## DATA SECTION
····················
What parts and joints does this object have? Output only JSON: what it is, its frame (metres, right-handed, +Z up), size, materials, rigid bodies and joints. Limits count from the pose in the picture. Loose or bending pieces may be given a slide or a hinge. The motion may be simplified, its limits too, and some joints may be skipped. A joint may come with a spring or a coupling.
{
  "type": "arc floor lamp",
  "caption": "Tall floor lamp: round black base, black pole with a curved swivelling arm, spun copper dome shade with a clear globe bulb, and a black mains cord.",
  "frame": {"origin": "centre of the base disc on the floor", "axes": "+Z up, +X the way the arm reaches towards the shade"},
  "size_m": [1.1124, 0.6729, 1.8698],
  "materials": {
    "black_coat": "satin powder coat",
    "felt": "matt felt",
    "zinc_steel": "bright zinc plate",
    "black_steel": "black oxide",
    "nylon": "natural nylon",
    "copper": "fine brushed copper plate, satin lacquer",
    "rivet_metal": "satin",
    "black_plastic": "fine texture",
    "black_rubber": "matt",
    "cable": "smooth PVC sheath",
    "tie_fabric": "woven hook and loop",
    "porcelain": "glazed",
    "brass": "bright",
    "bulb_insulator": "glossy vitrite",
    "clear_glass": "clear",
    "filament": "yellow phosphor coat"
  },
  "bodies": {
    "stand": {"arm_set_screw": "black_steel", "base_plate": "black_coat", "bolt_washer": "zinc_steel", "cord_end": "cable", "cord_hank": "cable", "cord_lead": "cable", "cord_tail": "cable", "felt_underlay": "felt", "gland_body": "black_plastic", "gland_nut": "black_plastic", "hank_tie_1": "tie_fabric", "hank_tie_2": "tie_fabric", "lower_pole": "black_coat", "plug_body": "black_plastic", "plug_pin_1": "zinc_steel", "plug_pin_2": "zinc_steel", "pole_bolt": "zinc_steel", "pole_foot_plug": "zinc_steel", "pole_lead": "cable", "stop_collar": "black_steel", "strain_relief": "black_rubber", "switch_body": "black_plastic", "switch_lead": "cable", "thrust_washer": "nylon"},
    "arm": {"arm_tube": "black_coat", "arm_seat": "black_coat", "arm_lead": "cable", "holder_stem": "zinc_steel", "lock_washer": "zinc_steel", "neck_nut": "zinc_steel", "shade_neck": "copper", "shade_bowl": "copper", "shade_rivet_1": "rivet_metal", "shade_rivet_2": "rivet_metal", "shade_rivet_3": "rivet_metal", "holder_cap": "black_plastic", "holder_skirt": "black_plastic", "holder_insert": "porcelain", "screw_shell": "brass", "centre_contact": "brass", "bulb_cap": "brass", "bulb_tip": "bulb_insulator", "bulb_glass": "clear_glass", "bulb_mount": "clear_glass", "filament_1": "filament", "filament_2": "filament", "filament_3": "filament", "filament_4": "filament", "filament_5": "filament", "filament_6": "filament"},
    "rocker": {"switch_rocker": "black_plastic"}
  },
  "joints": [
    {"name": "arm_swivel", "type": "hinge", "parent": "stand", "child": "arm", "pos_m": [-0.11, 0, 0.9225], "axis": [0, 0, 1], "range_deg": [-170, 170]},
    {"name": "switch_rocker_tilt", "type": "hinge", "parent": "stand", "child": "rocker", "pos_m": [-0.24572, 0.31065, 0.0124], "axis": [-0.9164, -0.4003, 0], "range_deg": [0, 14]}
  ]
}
····················
Within the data above, count the lines that contain the string "frame"; the reply is the number alone.

## SOLUTION FOR THIS PROBLEM
2